[BEGIN Records supplied]

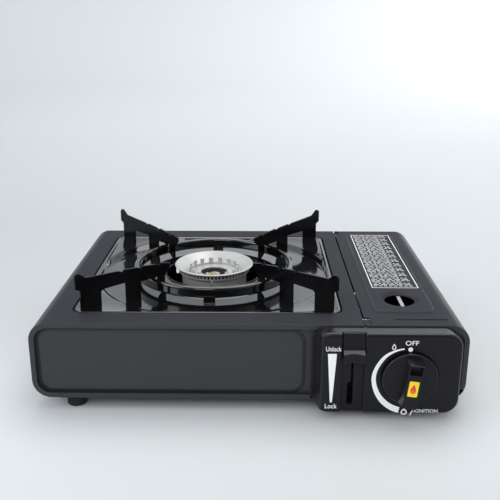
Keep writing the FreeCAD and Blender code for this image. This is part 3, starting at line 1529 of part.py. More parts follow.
def make_ignition_wire():
    """High-voltage lead, from the igniter's end under the tray to the electrode.

    The points are chosen by hand; each arc is as large as its shorter run allows."""
    y = num("-(igniter_front + igniter_back) / 2")
    z = num("igniter_high - wire_drop")
    x = num("burner_x")
    end_y = num("electrode_y")
    end_z = num("electrode_low")
    route = [
        Vector(num("igniter_left"), y, z),
        Vector(66, y, z),
        Vector(38, y + 3, z - 6),
        Vector(14, y + 16, z - 14),
        Vector(-6, y + 34, z - 22),
        Vector(-22, y + 54, z - 28),
        Vector(x + 3, y + 70, z - 28),
        Vector(x, y + 79, z - 20),
        Vector(x, end_y, end_z - 7),
        Vector(x, end_y, end_z),
    ]
    bends = []
    for i in range(1, len(route) - 1):
        before = route[i] - route[i - 1]
        after = route[i + 1] - route[i]
        turn = before.getAngle(after)
        bends.append(0.45 * min(before.Length, after.Length) / math.tan(turn / 2))
    solid, length = pipe(route, bends, num("wire_radius"))
    print("ignition wire length %.1f, bends %s" % (length, ", ".join("%.1f" % bend for bend in bends)))
    print("ignition wire volume %.1f of %.1f" % (solid.Volume, length * math.pi * num("wire_radius") ** 2))
    wire = doc.addObject("Part::Feature", "wire_lead")
    wire.Shape = solid
    node(wire, "ignition_wire")


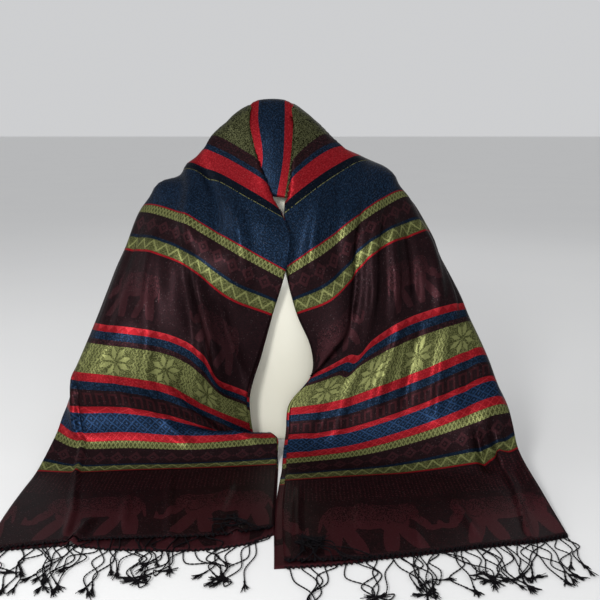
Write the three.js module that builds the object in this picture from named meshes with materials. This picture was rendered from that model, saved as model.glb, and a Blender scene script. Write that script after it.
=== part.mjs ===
// A pashmina shawl, folded in half lengthwise and draped over a limbless bust form.
// Millimetres, +Z up, +X to the viewer's right, -Y towards the viewer. The origin is the centre
// of the form's flat base, on the surface that the form, the shawl's ends and its fringes rest on.

import * as THREE from 'three';

// ---- driving dimensions -------------------------------------------------------------------

const clothWidth = 700;       // selvedge to selvedge
const foldedWidth = clothWidth / 2;
const clothLength = 1800;     // hem to hem, without the fringe
const halfLength = clothLength / 2;
const layerWall = 1.5;        // one layer of cloth; two layers make the wall
const layerStep = 0.5;        // from the top layer down to the under layer where its edge shows
const innerPeek = 7;          // how far the under layer's selvedge shows past the top one
const hemPeek = 12;           // how far the under layer's hem shows past the top one
const fringeReach = 92;       // knotted fringe, measured from the under hem
const fringeHeight = 3;       // strands lying on each other
const seamGap = 0.3;          // between neighbouring solids
const acrossSteps = 12;       // facets from the selvedges to the lengthwise fold
const formSides = 36;         // facets round the bust form

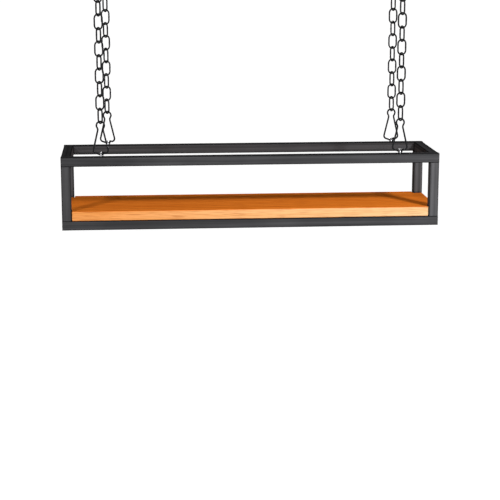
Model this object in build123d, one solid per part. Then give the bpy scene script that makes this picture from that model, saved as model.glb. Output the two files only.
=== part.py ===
from build123d import *
import math
import os

# Hanging wine rack: a welded steel tube frame with a wooden shelf board, hung by wire clips
# and four chains from four screw hooks. Millimetres, +Z up, front towards -Y.
# The origin is midway between the two front ceiling hooks, in the plane of the ceiling.

# Frame and shelf board
RACK_LENGTH = 800.0
RACK_DEPTH = 200.0
RACK_HEIGHT = 155.0
TUBE_SIDE = 20.0
TUBE_WALL = 1.5
TUBE_CORNER = 2.0
CAP_THICKNESS = 1.5
BOARD_THICKNESS = 20.0
BOARD_INSET = 1.0
BOARD_NOTCH_GAP = 1.5
BOARD_EDGE = 1.0

# Screws that hold the board from below, through the two long bottom rails
SCREW_X = (-250.0, 250.0)
SCREW_RADIUS = 2.0
SCREW_HEAD_RADIUS = 4.0
SCREW_HEAD_HEIGHT = 2.6
SCREW_BITE = 14.0
SCREW_HOLE_RADIUS = 2.3
PILOT_RADIUS = 2.05
ACCESS_RADIUS = 5.0

# Hanging points: the back pair stands a little to the right of the front pair
HOOK_SPACING = 632.0
BACK_PAIR_SHIFT = 12.0

# Chain
LINK_WIRE = 3.0
LINK_PITCH = 27.7
LINK_WIDTH = 21.0
LINKS_PER_CHAIN = 10
CHAIN_TURN = 28.0
LOOSE_FIT = 0.3

# Wire clip between chain and frame
CLIP_WIRE = 3.2
CLIP_LENGTH = 73.0
CLIP_LOOP_RADIUS = 8.0
CLIP_NECK_HALF = 5.6
CLIP_NECK_BEND = 8.0
CLIP_BASE_HALF = 15.3
CLIP_CORNER_RADIUS = 6.5
CATCH_X = 4.2
CATCH_RADIUS = 3.3
CATCH_WIRE = 2.2
BAR_SLOPE = 20.0
BAR_ABOVE_RAIL = 3.6

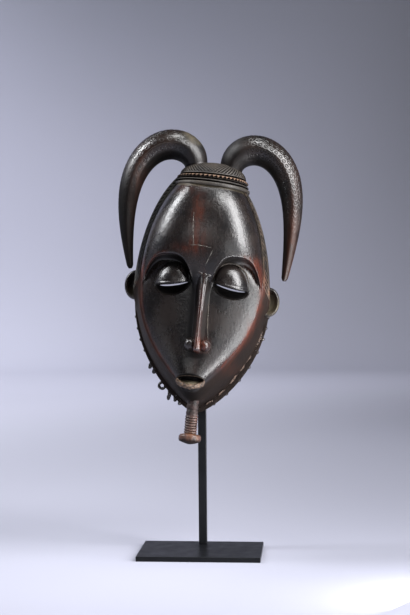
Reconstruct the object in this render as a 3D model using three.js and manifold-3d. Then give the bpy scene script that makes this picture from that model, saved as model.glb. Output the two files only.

[END Records supplied]

Identify the lines of the data that contain the word "makes". Copy each of them.

Model this object in build123d, one solid per part. Then give the bpy scene script that makes this picture from that model, saved as model.glb. Output the two files only.
Reconstruct the object in this render as a 3D model using three.js and manifold-3d. Then give the bpy scene script that makes this picture from that model, saved as model.glb. Output the two files only.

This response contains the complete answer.